Goal of the exercise:
Output the material beneath exactly, leaving nothing out.
+++ Data
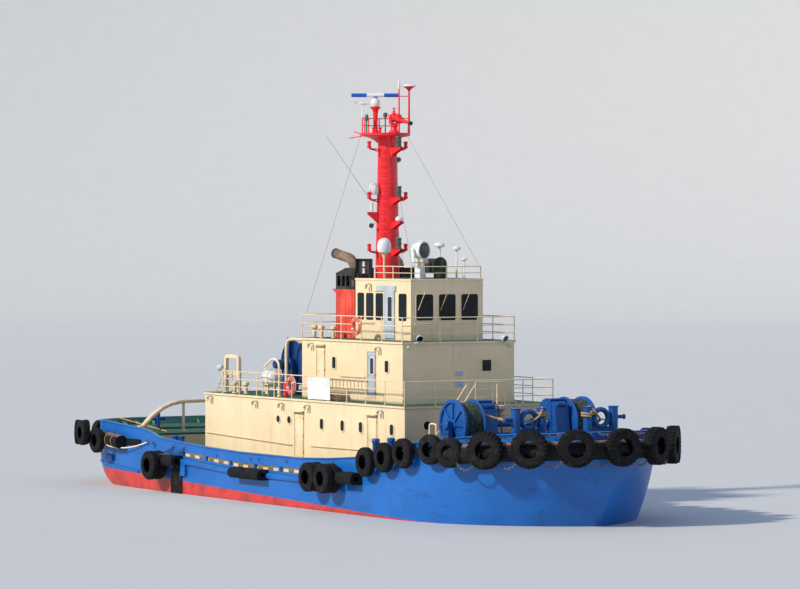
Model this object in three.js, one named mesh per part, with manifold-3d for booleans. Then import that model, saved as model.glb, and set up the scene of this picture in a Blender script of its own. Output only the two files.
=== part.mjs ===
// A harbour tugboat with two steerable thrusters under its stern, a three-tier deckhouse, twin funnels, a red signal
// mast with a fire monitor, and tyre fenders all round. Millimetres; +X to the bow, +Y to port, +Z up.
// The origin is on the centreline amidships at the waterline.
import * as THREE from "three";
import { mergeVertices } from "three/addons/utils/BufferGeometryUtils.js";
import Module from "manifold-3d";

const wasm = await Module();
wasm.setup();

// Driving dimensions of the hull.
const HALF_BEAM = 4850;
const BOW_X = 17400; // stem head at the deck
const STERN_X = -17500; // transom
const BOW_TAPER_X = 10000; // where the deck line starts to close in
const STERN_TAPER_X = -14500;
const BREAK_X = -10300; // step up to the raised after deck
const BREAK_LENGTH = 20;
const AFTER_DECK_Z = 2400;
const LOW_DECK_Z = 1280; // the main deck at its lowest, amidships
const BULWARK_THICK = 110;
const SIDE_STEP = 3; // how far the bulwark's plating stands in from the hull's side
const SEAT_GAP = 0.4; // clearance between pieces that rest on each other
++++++
Exercise answer:
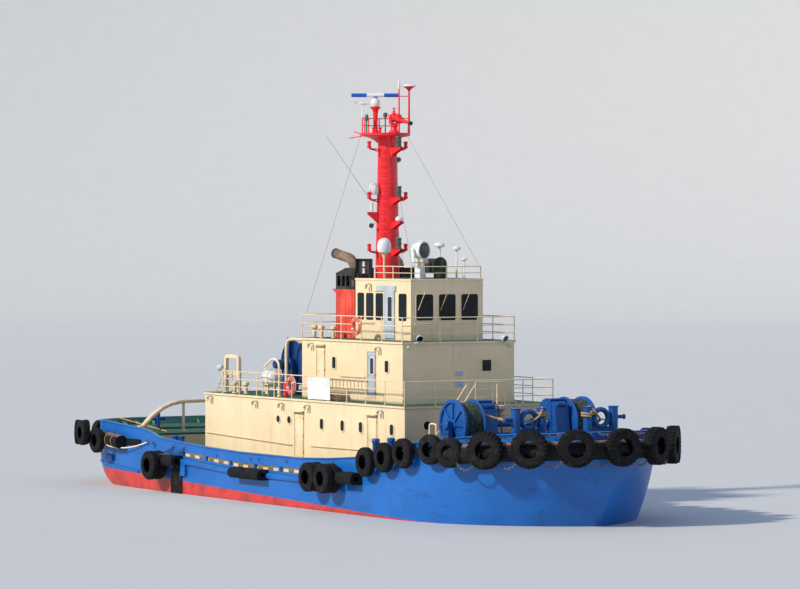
Model this object in three.js, one named mesh per part, with manifold-3d for booleans. Then import that model, saved as model.glb, and set up the scene of this picture in a Blender script of its own. Output only the two files.
=== part.mjs ===
// A harbour tugboat with two steerable thrusters under its stern, a three-tier deckhouse, twin funnels, a red signal
// mast with a fire monitor, and tyre fenders all round. Millimetres; +X to the bow, +Y to port, +Z up.
// The origin is on the centreline amidships at the waterline.
import * as THREE from "three";
import { mergeVertices } from "three/addons/utils/BufferGeometryUtils.js";
import Module from "manifold-3d";

const wasm = await Module();
wasm.setup();

// Driving dimensions of the hull.
const HALF_BEAM = 4850;
const BOW_X = 17400; // stem head at the deck
const STERN_X = -17500; // transom
const BOW_TAPER_X = 10000; // where the deck line starts to close in
const STERN_TAPER_X = -14500;
const BREAK_X = -10300; // step up to the raised after deck
const BREAK_LENGTH = 20;
const AFTER_DECK_Z = 2400;
const LOW_DECK_Z = 1280; // the main deck at its lowest, amidships
const BULWARK_THICK = 110;
const SIDE_STEP = 3; // how far the bulwark's plating stands in from the hull's side
const SEAT_GAP = 0.4; // clearance between pieces that rest on each other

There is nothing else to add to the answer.